Virtual production is increasingly being adopted due to its ability to expand creative possibilities. In fact, advancements in this technology, which encompasses a broad spectrum of computer-aided production and visualisation tools and techniques, have made virtual and real environments indistinguishable. Unsurprisingly, it has been a game-changer across various industries.
The benefits of virtual production are many: the barriers to creativity are removed, post-production time and effort is reduced, and it enables collaboration with team members and vendors from literally anywhere in the world.
Another welcome benefit of the technology is cost – as there is no need to fly crew and equipment to various locations, costs can be substantially reduced. There is also no need to worry about shooting at certain hours or being affected by adverse weather conditions.
Aside from these, VP is increasingly being seen as a logical choice for companies looking to reduce emissions as it offers an efficient alternative to filming on location. By using the technology, multiple locations can be accessed in a single day without concerns about the environmental impact of travelling or its related carbon emissions.
Compared to traditional methods, virtual production allows companies to combine physical and virtual props to deliver the semblance of a real set, resulting in fewer resources being needed, and waste is reduced. Virtual set components can also be reused time and again.

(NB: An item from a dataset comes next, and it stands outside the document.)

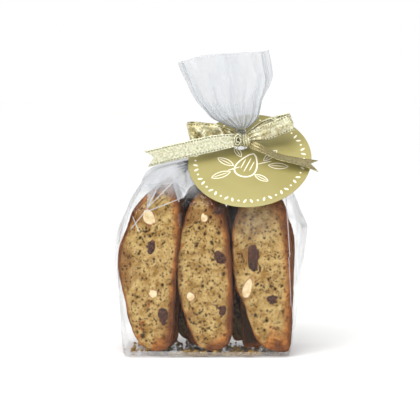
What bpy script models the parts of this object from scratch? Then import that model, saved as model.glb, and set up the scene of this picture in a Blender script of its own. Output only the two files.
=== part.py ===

Companies that provide audio, video and other services have a unique opportunity to capitalise on the growth of virtual production as the growing interest in this technology offers an opportunity to provide a differentiated and forward-thinking service.
Besides extending their existing service offering, installers can leverage the green advantages of the tech, including the scalability and longevity of virtual production sets.
As the benefits of virtual production become more and more apparent, and as the number of productions employing the technology increases, so too does the demand for facilities capable of handling virtual productions. Additionally, tied to the development and evolution of any new technology are inherent challenges in adoption, particularly in terms of workforce capabilities and skills. Virtual production is no different.
The XPLOR Centre for Virtual Production, which is located on Production Park, the UK’s premier live events, film and TV campus in Yorkshire, is one of the best-equipped spaces of its kind in the UK. While it boasts exceptional facilities, it also offers training to end users and installers alike to prevent a potential skills gap.
The immense value of VP does not only apply to those in the film production, television, advertising, and live events industries. Considering both its practical and environmental benefits advantages, AV and systems market stakeholders should embrace this highly effective and immersive tech.